| Dataset extract |
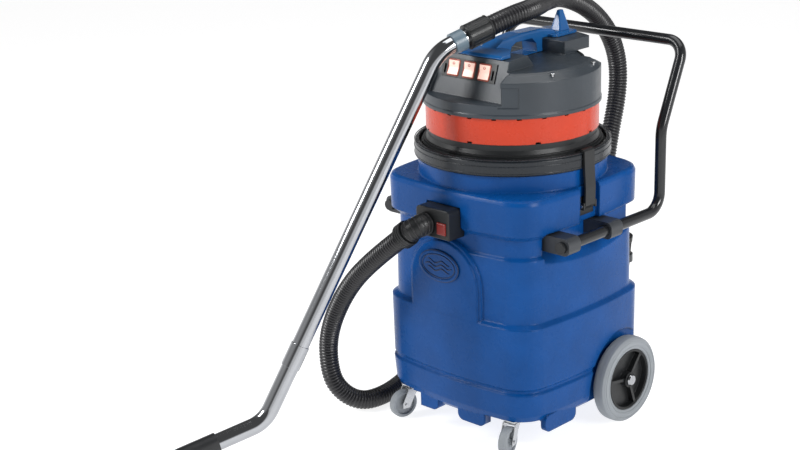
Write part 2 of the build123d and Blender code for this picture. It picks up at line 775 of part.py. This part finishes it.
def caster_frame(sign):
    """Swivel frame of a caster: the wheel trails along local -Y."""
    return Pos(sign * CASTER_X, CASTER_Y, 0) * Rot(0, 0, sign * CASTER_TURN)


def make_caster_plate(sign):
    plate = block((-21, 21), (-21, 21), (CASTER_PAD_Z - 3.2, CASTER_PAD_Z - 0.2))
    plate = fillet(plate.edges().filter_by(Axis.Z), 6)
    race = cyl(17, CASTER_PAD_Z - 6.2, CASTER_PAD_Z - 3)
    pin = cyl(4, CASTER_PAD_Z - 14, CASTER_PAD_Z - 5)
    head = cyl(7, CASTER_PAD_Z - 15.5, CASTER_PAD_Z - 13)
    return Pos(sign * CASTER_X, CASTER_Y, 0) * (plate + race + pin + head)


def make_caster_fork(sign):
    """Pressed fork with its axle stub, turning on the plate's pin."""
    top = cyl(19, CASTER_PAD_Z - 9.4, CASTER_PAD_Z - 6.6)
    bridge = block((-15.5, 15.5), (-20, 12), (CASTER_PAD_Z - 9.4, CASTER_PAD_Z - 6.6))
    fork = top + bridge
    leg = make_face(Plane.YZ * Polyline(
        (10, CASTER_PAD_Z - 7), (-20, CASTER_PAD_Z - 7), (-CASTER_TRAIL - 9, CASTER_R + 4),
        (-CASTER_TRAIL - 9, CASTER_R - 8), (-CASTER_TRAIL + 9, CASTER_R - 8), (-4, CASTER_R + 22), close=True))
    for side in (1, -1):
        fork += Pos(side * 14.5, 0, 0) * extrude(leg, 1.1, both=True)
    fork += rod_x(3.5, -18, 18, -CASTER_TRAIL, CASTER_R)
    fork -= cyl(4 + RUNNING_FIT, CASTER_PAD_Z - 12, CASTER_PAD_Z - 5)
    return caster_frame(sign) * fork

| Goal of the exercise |
Write out the listing once more, matching it exactly.

| Exercise answer |
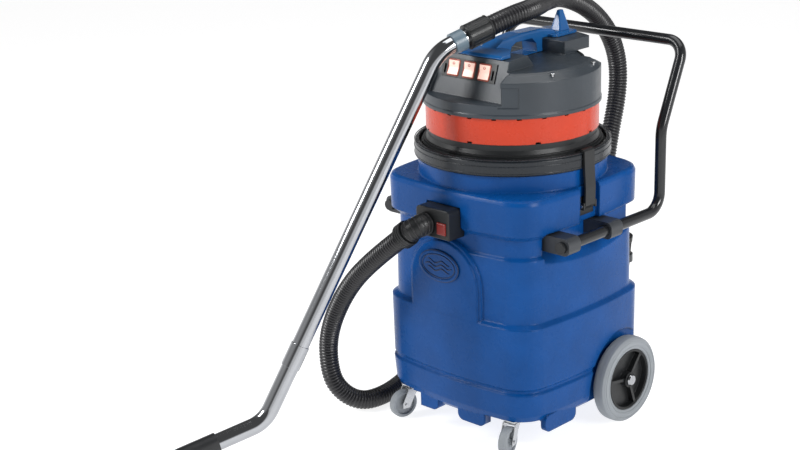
Write part 2 of the build123d and Blender code for this picture. It picks up at line 775 of part.py. This part finishes it.
def caster_frame(sign):
    """Swivel frame of a caster: the wheel trails along local -Y."""
    return Pos(sign * CASTER_X, CASTER_Y, 0) * Rot(0, 0, sign * CASTER_TURN)


def make_caster_plate(sign):
    plate = block((-21, 21), (-21, 21), (CASTER_PAD_Z - 3.2, CASTER_PAD_Z - 0.2))
    plate = fillet(plate.edges().filter_by(Axis.Z), 6)
    race = cyl(17, CASTER_PAD_Z - 6.2, CASTER_PAD_Z - 3)
    pin = cyl(4, CASTER_PAD_Z - 14, CASTER_PAD_Z - 5)
    head = cyl(7, CASTER_PAD_Z - 15.5, CASTER_PAD_Z - 13)
    return Pos(sign * CASTER_X, CASTER_Y, 0) * (plate + race + pin + head)


def make_caster_fork(sign):
    """Pressed fork with its axle stub, turning on the plate's pin."""
    top = cyl(19, CASTER_PAD_Z - 9.4, CASTER_PAD_Z - 6.6)
    bridge = block((-15.5, 15.5), (-20, 12), (CASTER_PAD_Z - 9.4, CASTER_PAD_Z - 6.6))
    fork = top + bridge
    leg = make_face(Plane.YZ * Polyline(
        (10, CASTER_PAD_Z - 7), (-20, CASTER_PAD_Z - 7), (-CASTER_TRAIL - 9, CASTER_R + 4),
        (-CASTER_TRAIL - 9, CASTER_R - 8), (-CASTER_TRAIL + 9, CASTER_R - 8), (-4, CASTER_R + 22), close=True))
    for side in (1, -1):
        fork += Pos(side * 14.5, 0, 0) * extrude(leg, 1.1, both=True)
    fork += rod_x(3.5, -18, 18, -CASTER_TRAIL, CASTER_R)
    fork -= cyl(4 + RUNNING_FIT, CASTER_PAD_Z - 12, CASTER_PAD_Z - 5)
    return caster_frame(sign) * fork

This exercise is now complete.